The series of lectures of which The Tablet has been carrying edited versions for the past six weeks, on the theme of Catholic social thought – the academic handmaiden of Catholic Social Teaching – has drawn attention to much fresh thinking in this area, not least on the importance of culture. The point is not only that business people should not be motivated by pure greed – a popular conception – nor that they must be tied down by regulation to stop them behaving badly, but that the internal value system of a company, including who gets rewarded, is vital to that company’s sense of responsibility to all its stakeholders. That internal culture, as well as the law, needs to make it clear that the maximisation of shareholder value is not the only thing that matters. Indeed, the heart of the problem is the treatment of a business as nothing more than a short-term financial asset to be milked, mortgaged or traded, instead of treating it as a genuine creator, via real employees doing real work, of some of the real wealth that the world needs.

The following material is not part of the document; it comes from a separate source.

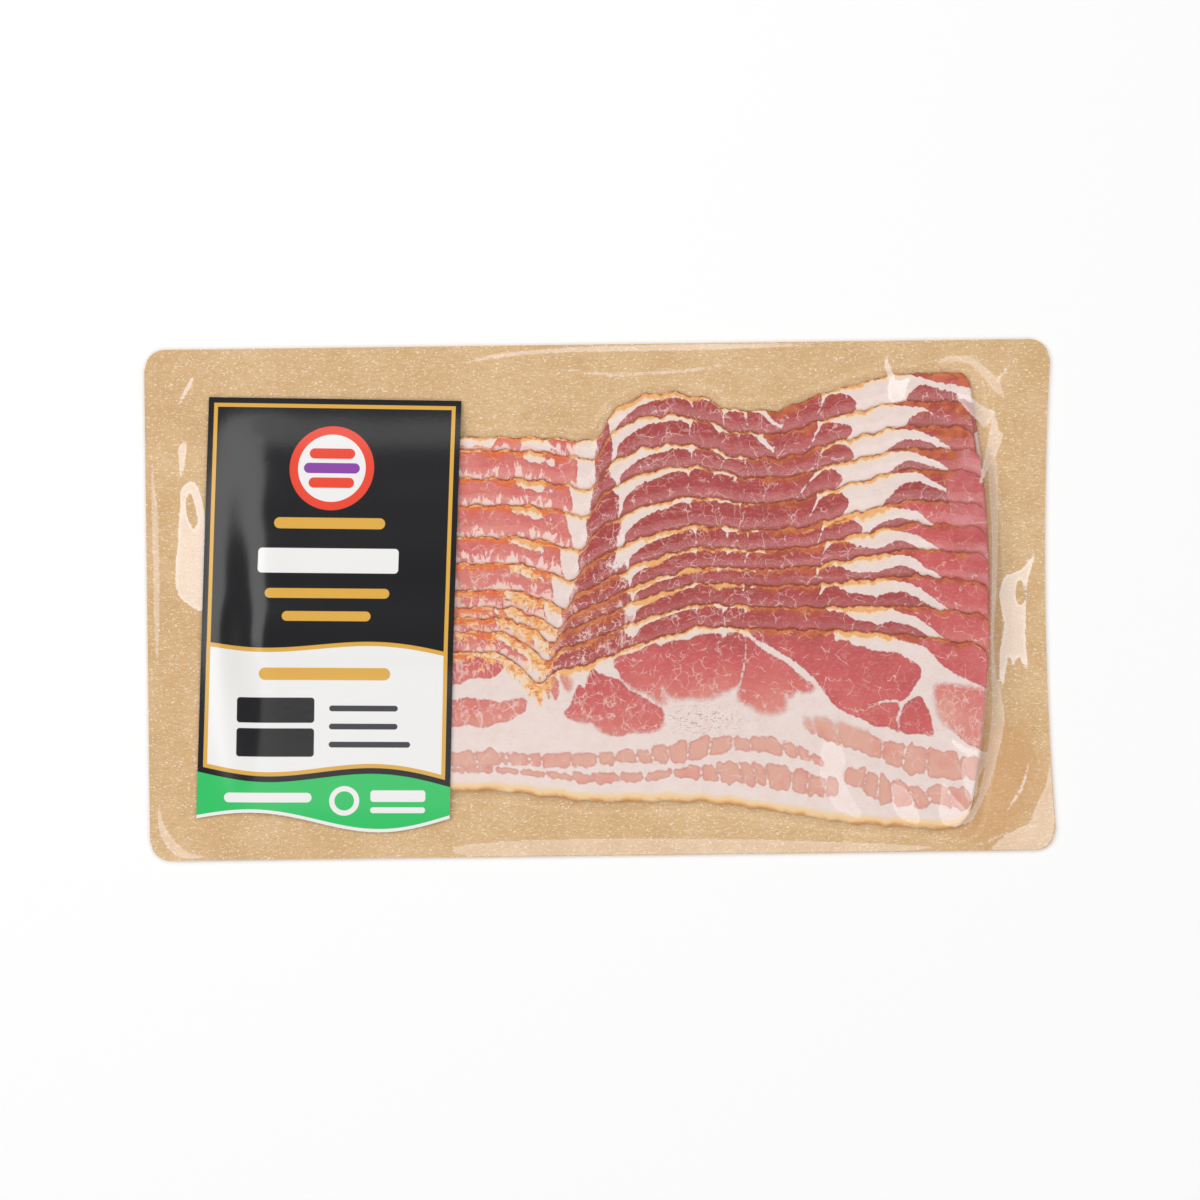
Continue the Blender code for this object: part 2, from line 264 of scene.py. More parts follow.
# Tissue of the front slice: closed outlines in the board's plane.
# name: (outline, tone at its top, tone at its foot, marbling)
# Tone runs from 0, purple, over 0.5, red, to 1, pale salmon.
FRONT_MUSCLES = {
    "eye": (
        ((-2.8, -21.1), (-0.1, -22.6), (2.7, -23.6), (5.5, -24.6), (7.3, -26.5), (8.8, -28), (11.9, -29.3),
         (15, -31.5), (18.1, -33.4), (19, -35.9), (18.6, -38.7), (16.7, -40.5), (13.6, -41.1), (9, -41),
         (5.9, -41.9), (2.2, -41.6), (-0.9, -40), (-3, -37.8), (-5.8, -37.7), (-9.5, -36.5),
         (-11.4, -34.6), (-9.5, -32.4), (-8.5, -29.4), (-6.9, -26), (-5.1, -26.9), (-4.4, -24.8)),
        0.4, 0.75, 1.05,
    ),
    "crown": (
        ((4, -18.7), (5.3, -17.5), (9.9, -16.3), (14, -14.5), (17.1, -13.6), (18.3, -14.8), (19.5, -13.6),
         (22.3, -12.7), (27, -12.5), (29.5, -11.3), (32.6, -10.7), (36.3, -10.7), (37.5, -12.3),
         (38.8, -10.8), (40.9, -10.5), (43.4, -11.1), (44.3, -14.5), (43.9, -19.2), (43.2, -22.9),
         (42.6, -26), (40.1, -27.8), (37, -29.3), (34.5, -30.5), (30.8, -30.8), (27.7, -30.4),
         (24.6, -30.7), (21.5, -30.3), (19.7, -28.2), (18.5, -26.3), (18.7, -28.1), (19.9, -30.6),
         (19.3, -32.2), (16.8, -31.2), (13.8, -29), (9.8, -27.4), (7.6, -25.5), (6.1, -23.7), (5.5, -21.8),
         (4.3, -20.8)),
        0.3, 0.85, 0.8,
    ),
    "keel": (
        ((44.6, -11.8), (47.1, -13.6), (49.5, -15.8), (52.6, -17.7), (57.2, -20.3), (60.3, -23.1),
         (63.3, -25.6), (65.5, -27.8), (63, -29.3), (60.2, -28.7), (58, -30.8), (56.5, -29.2),
         (56.7, -32.6), (56.1, -34.8), (52.4, -35.7), (48.4, -35), (46.2, -33.1), (44.1, -32.5),
         (42.2, -31.2), (41.9, -28.7), (42.9, -26.3), (43.9, -22.9), (44.5, -19.2), (44.9, -14.5)),
        0.4, 0.85, 0.7,
    ),
    "flank": (
        ((45.9, -7), (68.8, -7), (71.2, -11.5), (71.8, -13.6), (73.7, -13.1), (76.2, -13.7), (77.4, -15),
         (80.5, -15.3), (82, -16.2), (86.6, -16.9), (91.3, -17.3), (94.3, -19.5), (96.8, -20.8),
         (98, -22.6), (97.7, -24.8), (96.4, -27.3), (95.2, -29.1), (93.9, -30.9), (92.3, -32.2),
         (90.5, -31.8), (86.5, -31.8), (84, -32.7), (80.2, -33.6), (84, -33.3), (86.8, -32.7),
         (90.2, -32.4), (91.4, -33.7), (91, -35.9), (90.7, -38.3), (91.3, -41.7), (87.9, -40.1),
         (83.9, -39.8), (80.8, -37.9), (75.6, -35.7), (71.6, -33.1), (69.5, -30.3), (67.3, -27.5),
         (64.9, -24.4), (61.8, -21.6), (58.8, -19.1), (54.2, -16.2), (50.2, -13.7), (47.1, -11.8)),
        0.34, 0.62, 0.3,
    ),
    "tip": (
        ((92.9, -33.4), (94.5, -32.2), (96.4, -31), (98.2, -31), (99.4, -33.2), (101.2, -36.9),
         (102.1, -40.9), (101.8, -43.1), (98.7, -42.4), (95.6, -42.4), (92.2, -41.7), (91.6, -38.3),
         (92, -35.9)),
        0.35, 0.6, 0.4,
    ),
    "end": (
        ((102.3, -27.6), (106.6, -27.1), (111.3, -27.8), (115.9, -28.4), (118.7, -29.4), (123, -32.5),
         (123, -46.4), (114.1, -46.4), (108, -41.6), (104.9, -39.1), (102.8, -34.1)),
        0.75, 0.95, 1.1,
    ),
    "cap": (
        ((86.5, -10), (90.5, -12.8), (95, -14.2), (99, -15.6), (101.8, -18), (104.5, -21), (108.2, -23.7),
         (112.8, -25.9), (117.4, -28.1), (123, -30.1), (123, -8), (111.4, -8), (100, -8)),
        0.35, 0.62, 0.3,
    ),
    "left": (
        ((-108, -16), (-49.5, -16.5), (-41.8, -16.2), (-38.7, -16.9), (-34, -17.6), (-31, -18.2),
         (-29.7, -19.8), (-31, -22), (-34.1, -23.5), (-37.8, -23.4), (-40.3, -23.7), (-42.8, -24.6),
         (-49.6, -25.4), (-108, -25)),
        0.5, 0.75, 1.5,
    ),
    "left lower": (
        ((-108, -30), (-49.7, -30.4), (-43.5, -29.8), (-40.4, -29.6), (-37.3, -30.2), (-34.2, -30.3),
         (-31.1, -31.2), (-28.6, -30.3), (-24.9, -29.8), (-23.1, -30.7), (-23.4, -33.8), (-26.5, -35.6),
         (-28.7, -37.1), (-31.8, -37.4), (-34.3, -38.3), (-37.4, -38.9), (-40.5, -37.9), (-43.6, -38.2),
         (-49.8, -38.4), (-108, -39)),
        0.75, 0.9, 1.5,
    ),
    "strand": (((-12.4, -22.5), (-10, -23.5), (-9.1, -25.9), (-10, -27.8), (-11.6, -26.2)), 0.8, 0.9, 1.0),
    "strand 2": (
        ((-15.2, -23.7), (-13.4, -24), (-13.1, -27.7), (-13.8, -30.8), (-15, -28.3)),
        0.8, 0.9, 1.0,
    ),
    "strand 3": (((-17.1, -25.2), (-15.9, -25.5), (-15.9, -30.2), (-16.8, -28.3)), 0.8, 0.9, 1.0),
    "slip": (
        ((-6.2, -19.5), (-4.9, -17), (-3.4, -14.9), (-1.8, -15.8), (-3.1, -18), (-4.4, -20.7)),
        0.1, 0.2, 0.2,
    ),
}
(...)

The issue is not so much capitalism per se but the “financialisation” of capitalism – as the 2009 papal encyclical Caritas in Veritate made clear. It is primarily the shift of financial power from the Terry Leahys of this world to the Goldman Sachses that has undermined public trust in business. The stock of social capital has been drained, the common good depleted.

The global economy has expanded enormously in the last 20 years thanks to human ingenuity harnessed to market forces, and the proportion of desperately poor people in the world, despite population growth, has halved. But the economic engine behind this phenomenal relief of suffering and hardship has been allowed to falter. Only a revival of the sense of moral purpose behind the world economic system can reverse that. Catholic Social Teaching could be the idea whose time has come.